Speaking PURELY from a strategic perspective, what do you think the hostages CAN be traded for? What is something that is realistic for the Israeli government to offer other than a temporary ceasefire? Knowing the Israeli government's current position and goals? Not "What would be MORAL for them to offer", what, realistically, can Hamas get out of the Israeli government with these hostages that would be more useful than a 40-day ceasefire and the release of thousands of Palestinian prisoners?
But neither the article nor the headline have the tone you're talking about.

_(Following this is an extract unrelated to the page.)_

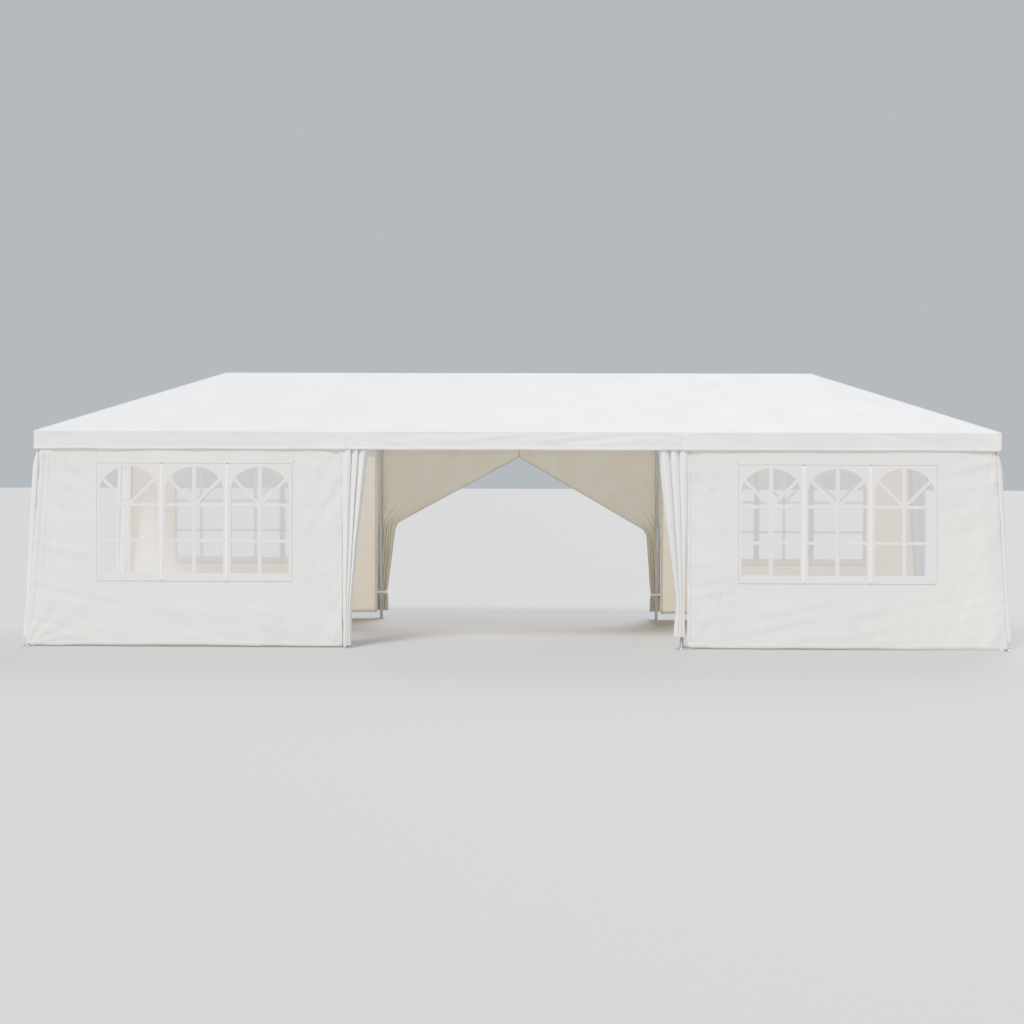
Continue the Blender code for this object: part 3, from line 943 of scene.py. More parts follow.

What are you basing that assumption on?
Edit: come to think of it, the opposite is very much the case: a 40 day pause will take the international pressure off Israel long enough that the media moves onto other things. Meanwhile, Palestinians are just as dead 40 days later but with a fraction of people still paying attention.
Yeah it is. It's basically the equivalent of being broke and jobless and selling your house for $5000. Sure, you can pay rent for a while with the $5000, but it's much less than the house is worth and when the money's spent, you're homeless AND just as penniless as you started out.
Only instead of a house, it's tens if not hundreds of thousands in civilian lives.
It's both: if they were serious, they wouldn't make such a ridiculously bad offer.
I wouldn't on that persisting, though, as public opinion both domestically and internationally is increasingly worsening for the Israeli government as sympathy for their victims grow and outrage at the many atrocities spreads.
Nope. The Israeli government won't stop at that.
Because the article and headline are muddling the waters after Israel has already (almost immediately) rejected the deal. Gaslighting isn't always about tone.
Too many factors to count. If you really want to get into a discussion about why Hamas benefits from a ceasefire more than Israel, we can - but I would prefer to keep this conversation on the issue of the negotiations as a whole.
If nothing else - the fact that Hamas has been trying to get a ceasefire deal out of the hostages and signalled a conditional willingness to accept a temporary ceasefire (though not on terms Israel finds acceptable) suggests very strongly that Hamas sees a ceasefire as beneficial to them.
Okay. So you don't sell the house. The house is foreclosed on. You get nothing.
What is the benefit?
Take a look at the Israeli government. Not the concept of Israel as a rational (if amoral) world actor. Take a look at who is making the decisions right now, and how their grip on power is still firm both by legal means (the Knesset, short of snap elections, will not be replaced anytime soon) and by manipulation of Israeli popular opinion (the majority of Israelis still overwhelmingly get their news from Israeli sources, which have engaged in a monstrous amount of self-censorship regarding the genocide in Gaza after Oct 7).
With that in mind, what, in the next few months, do you expect public opinion in foreign countries to do to shift those decision-makers? Realistically speaking?
You misunderstand. When I say "Wind up", I don't mean "The genocide stops". I mean "The genocide rapidly reaches completion." Once Rafah is taken, Israeli occupation of the Gaza strip is total once more, and they've already got massive 'humanitarian' camps to use as an excuse to starve and deport Palestinians.
Israel hasn't formally rejected the terms yet. It could very well just be posturing, especially since Israel sent negotiators back to Egypt after the announcement of Hamas's acceptance of the new deal. I think more likely it's stalling for time, but it's far from certain.